At this point, stuff gets technical. Increasingly the advertising world is driven by algorithms and engineers. Whereas the principles are, on a good day, expressed simply enough, the details are often hidden either behind “proprietary”, secret-sauce approaches, or through an impenetrable forest of acronyms, jargon and PowerPoint ‘smart-art’ (often neither!). Worse, it’s difficult in the real world to invest time and effort in testing to identify the best approach.

So thank goodness that BARB is having a go at making this easy to understand as well as getting it right.

Getting things right has always been a challenge for industry currencies whose mandate needs to span the needs of both buyers and sellers, with competing interests within each side as well as across the central divide. The status quo inevitably favours some more than others, so any change can be problematic, and of course these innovations are never without cost.

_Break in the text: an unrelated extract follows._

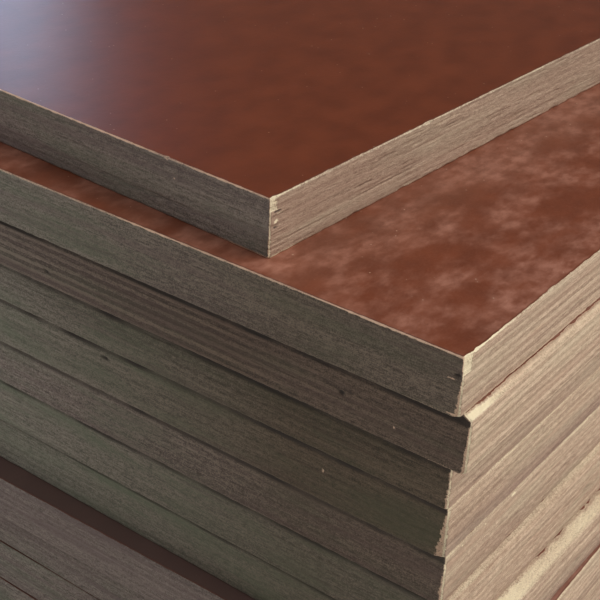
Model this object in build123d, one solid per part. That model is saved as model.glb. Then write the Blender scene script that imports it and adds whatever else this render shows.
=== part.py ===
from build123d import *
import os
import random

# A stack of film-faced birch plywood sheets, lying flat as they were put down:
# millimetres, +Z up, origin at the middle of the stack's footprint on the floor.
# +X is the long way of the sheets. The near corner is the one at +X, -Y.

# One sheet, as it is sold
SHEET_LENGTH = 2440.0
SHEET_WIDTH = 1220.0
SHEET_THICKNESS = 18.0
PLY_COUNT = 13
PLY_THICKNESS = SHEET_THICKNESS / PLY_COUNT

# The saw leaves a crisp edge, and handling takes this much off its arris
ARRIS = 0.4

# Corners get knocked. Each ply breaks back from the sharp corner by its own amount,
# and a ply breaks further along its grain than across it.
BREAK_LEAST = 0.3
BREAK_ACROSS_GRAIN = 1.0
BREAK_ALONG_GRAIN = 2.0

# Near corners that took a harder knock: for each sheet, counted from the floor, the first
# and last ply, how far these two break back along the length, and how far all of them
# break back across the width. Plies are counted from the underside, starting at 0.
KNOCKS = {
    14: [(0, 9, 0.5, 0.3, 0.8), (10, 12, 0.4, 0.4, 3.6)],
    13: [(0, 8, 1.7, 0.4, 0.9), (9, 12, 0.5, 0.5, 4.3)],
    12: [(0, 10, 1.5, 0.8, 0.9), (11, 12, 0.3, 0.3, 0.6)],
    11: [(0, 10, 0.9, 0.5, 0.9), (11, 12, 0.8, 1.0, 4.7)],
    10: [(0, 12, 2.9, 0.6, 1.2)],
    9: [(0, 12, 1.5, 0.3, 1.0)],
}
KNOCK_UNEVENNESS = 0.25

# The saw came out at the near end of some sheets, and tore their top ply back from it
TORN_BACK = {12: 2.2, 8: 3.2, 7: 4.0}

# How each sheet lies, from the floor up: how far its near corner is slid along the
# length and across the width from the stack's square corner, and its turn in degrees.
LAY = [
    (-2.0, 6.0, 0.10),
    (1.5, 3.0, -0.15),
    (-3.0, 7.0, 0.05),
    (0.5, 8.4, 0.20),
    (2.6, 8.0, -0.10),
    (6.8, 7.3, 1.20),
    (3.3, 11.4, -0.25),
    (-1.6, 11.4, 0.00),
    (-4.3, 11.0, 0.10),
    (-4.4, 9.4, 0.05),
    (-4.3, 8.1, 0.00),
    (2.4, 2.6, -0.10),
    (0.0, 0.0, 0.00),
    (-66.5, 8.2, -2.80),
]


def corner_wedge(end_x, side_y, back_x, back_y, bottom, top):
    """The piece that one ply, or its share of the height, loses at one corner."""
    outward_x = 1 if end_x == 0 else -1
    outward_y = -1 if side_y == 0 else 1
    past = 2 * PLY_THICKNESS
    run = (back_x**2 + back_y**2) ** 0.5
    past_x = past * back_x / run
    past_y = past * back_y / run
    outline = [
        (end_x - outward_x * (back_x + past_x), side_y + outward_y * past_y),
        (end_x + outward_x * past_x, side_y - outward_y * (back_y + past_y)),
        (end_x + outward_x * past, side_y + outward_y * past),
    ]
    face = make_face(Polyline(*outline, close=True))
    return extrude(Pos(0, 0, bottom) * face, amount=top - bottom, dir=(0, 0, 1))


def chance_break(ply, chance):
    """How far an ordinary corner breaks back at one ply, along and across the sheet."""
    grain_along_length = ply % 2 == 0
    reach_x = BREAK_ALONG_GRAIN if grain_along_length else BREAK_ACROSS_GRAIN
    reach_y = BREAK_ACROSS_GRAIN if grain_along_length else BREAK_ALONG_GRAIN
    return chance.uniform(BREAK_LEAST, reach_x), chance.uniform(BREAK_LEAST, reach_y)


def knocked_break(ply, knocks, chance):
    """The same for a corner that took a harder knock."""
    for first, last, first_x, last_x, back_y in knocks:
        if first <= ply <= last:
            share = (ply - first) / max(last - first, 1)
            back_x = first_x + share * (last_x - first_x)
            uneven_x = chance.uniform(1 - KNOCK_UNEVENNESS, 1 + KNOCK_UNEVENNESS)
            uneven_y = chance.uniform(1 - KNOCK_UNEVENNESS, 1 + KNOCK_UNEVENNESS)
            return back_x * uneven_x, back_y * uneven_y
    return chance_break(ply, chance)


def broken_corner(end_x, side_y, knocks, chance):
    """One wedge for each ply, from the underside up."""
    wedges = []
    for ply in range(PLY_COUNT):
        back_x, back_y = knocked_break(ply, knocks, chance)
        bottom = ply * PLY_THICKNESS
        top = bottom + PLY_THICKNESS
        if ply == 0:
            bottom -= PLY_THICKNESS
        if ply == PLY_COUNT - 1:
            top += PLY_THICKNESS
        wedges.append(corner_wedge(end_x, side_y, back_x, back_y, bottom, top))
    return wedges


def torn_top_ply(back):
    """The sloping strip that the saw tore off the top ply along the near end."""
    low = SHEET_THICKNESS - PLY_THICKNESS
    slope = PLY_THICKNESS / back
    past = 2 * PLY_THICKNESS
    outline = [
        (past, low - past * slope),
        (past, low + past),
        (-back - past, low + PLY_THICKNESS + past * slope),
    ]
    profile = make_face(Polyline(*[Vector(x, 0, z) for x, z in outline], close=True))
    return extrude(Pos(0, -past, 0) * profile, amount=SHEET_WIDTH + 2 * past, dir=(0, 1, 0))


def plywood_sheet(number):
    """One sheet with its near corner at the origin, lying towards -X and +Y."""
    blank = Pos(-SHEET_LENGTH / 2, SHEET_WIDTH / 2, SHEET_THICKNESS / 2) * Box(
        SHEET_LENGTH, SHEET_WIDTH, SHEET_THICKNESS
    )
    rims = blank.faces().sort_by(Axis.Z)[0].edges() + blank.faces().sort_by(Axis.Z)[-1].edges()
    blank = chamfer(rims, ARRIS)
    chance = random.Random(number)
    cuts = []
    for end_x in (0, -SHEET_LENGTH):
        for side_y in (0, SHEET_WIDTH):
            near = end_x == 0 and side_y == 0
            cuts += broken_corner(end_x, side_y, KNOCKS.get(number, []) if near else [], chance)
    if number in TORN_BACK:
        cuts.append(torn_top_ply(TORN_BACK[number]))
    return blank - cuts


def laid_sheets():
    """Every sheet on top of the one before it, each slid and turned as it lies."""
    sheets = []
    for level, (slide_x, slide_y, turn) in enumerate(LAY):
        place = Pos(slide_x, slide_y, level * SHEET_THICKNESS) * Rot(0, 0, turn)
        sheets.append(place * plywood_sheet(level + 1))
    return sheets


def centred(sheets):
    """The stack moved so that the middle of its footprint is over the origin."""
    points = [vertex.center() for sheet in sheets for vertex in sheet.vertices()]
    middle_x = (min(p.X for p in points) + max(p.X for p in points)) / 2
    middle_y = (min(p.Y for p in points) + max(p.Y for p in points)) / 2
    return [Pos(-middle_x, -middle_y, 0) * sheet for sheet in sheets]


os.makedirs("parts", exist_ok=True)
for level, sheet in enumerate(centred(laid_sheets())):
    export_step(sheet, f"parts/sheet_{level + 1:02d}.step")
    print(f"sheet_{level + 1:02d}", len(sheet.solids()), "solid", round(sheet.volume / 1e6, 3), "litres")
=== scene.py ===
# %% [markdown]
# # A stack of film-faced birch plywood
#
# The real object is a pile of loose sheets, each 2440 x 1220 x 18 mm. A sheet is thirteen
# birch veneers, glued with the grain of each across the one below. A dark red-brown paper,
# soaked in phenolic resin, is hot-pressed onto both faces. The saw that trims the sheet
# leaves bare wood all round. The photo looks down on one corner of the pile.
#
# The solids of the sheets come from the CAD model and set every size and place here. What
# is left for Blender is what the saw, the press and handling did to them.

# %% Load the frame
import math

import bpy
import numpy as np
from mathutils import Matrix, Vector
from mathutils.geometry import convex_hull_2d


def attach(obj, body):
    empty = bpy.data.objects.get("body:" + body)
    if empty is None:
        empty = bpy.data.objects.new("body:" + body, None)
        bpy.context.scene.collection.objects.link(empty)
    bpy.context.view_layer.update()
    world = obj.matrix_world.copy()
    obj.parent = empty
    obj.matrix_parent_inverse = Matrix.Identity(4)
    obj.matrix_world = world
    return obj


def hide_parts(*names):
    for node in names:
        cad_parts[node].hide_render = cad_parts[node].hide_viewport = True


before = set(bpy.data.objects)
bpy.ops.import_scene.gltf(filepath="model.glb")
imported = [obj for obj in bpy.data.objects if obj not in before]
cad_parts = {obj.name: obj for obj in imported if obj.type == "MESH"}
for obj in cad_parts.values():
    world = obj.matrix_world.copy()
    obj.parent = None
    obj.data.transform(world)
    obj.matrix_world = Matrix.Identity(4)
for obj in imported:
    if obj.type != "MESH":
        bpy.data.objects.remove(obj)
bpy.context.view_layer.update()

sheet_names = sorted(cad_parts)
print("sheets:", len(sheet_names))

# %% [markdown]
# ## Where each sheet lies
#
# Every sheet was put down by hand, so each one is slid and turned a little. The mesh of a
# CAD sheet stands in the frame's own axes. To work on a sheet as a joiner would, measured
# from its near corner, we first find its turn. The outline seen from above is a rectangle
# with clipped corners, so the longest side of its hull is a long edge of the sheet.

# %% Measure the lay of the sheets
MM = 0.001


def sheet_points(name):
    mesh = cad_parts[name].data
    points = np.empty(len(mesh.vertices) * 3)
    mesh.vertices.foreach_get("co", points)
    return points.reshape(-1, 3) / MM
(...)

BARB – and by extension the wider TV industry – has the benefit of some unflattering history. When – under previous management, it should be stressed – a new contract’s panel deficiencies led to overnight falls in reported ratings for younger audiences, the whole industry was in uproar.

The BARB we have today is not only thinking further ahead, and with less step-changes in the supply chain, it is consulting more actively and with customers who understand the importance of getting things right.

Stage two of Dovetail is the awarding of two, competing, data fusion prototypes with different research specialists, to be independently evaluated, and then used to set the specification for a future standard.

This is necessary because data fusion is as much art as it is science. The principles are straightforward enough – I have two data sets and I make them into one combined dataset by allocating each record in the smaller data set to a record (or selection of records) in the larger set, based on some common thread that identifies both sides as a meaningful match.

As the IPA points out, the success of the integration depends on the quality of the two data sets and the quality of the algorithm which matches respondents from the two datasets.

This is where the fun starts. BARB’s 5,100 homes are richly coded for a wide range of demographics – but the TVPR data is demographically agnostic. We might reasonably assume the characteristics of an iOS Made in Chelsea viewer, but a primary purpose of BARB is to do precisely this characterisation for us – as soon as we build such assumptions into any algorithm we pre-determine the outcome and the research loses its core integrity.

Other approaches will doubtless include data that BARB already collects from panelists (such as device ownership and likelihood to view on-demand/stream); related device analytics data (location data to yield regionality, geodems); third party data matches etc. Each comes with a mix of strengths and limitations – some of which will get ruled out early, others only through testing.

Contracts awarded to Kantar and Nielsen, to be independently reviewed by RSMB, will, in the words of the BARB press release, “allow BARB to determine which data fusion approach is best suited to the needs of its customers.”

All BARB’s customers should look keenly to the outcome and interrogate the results closely – the more we all do this, the better the outcome.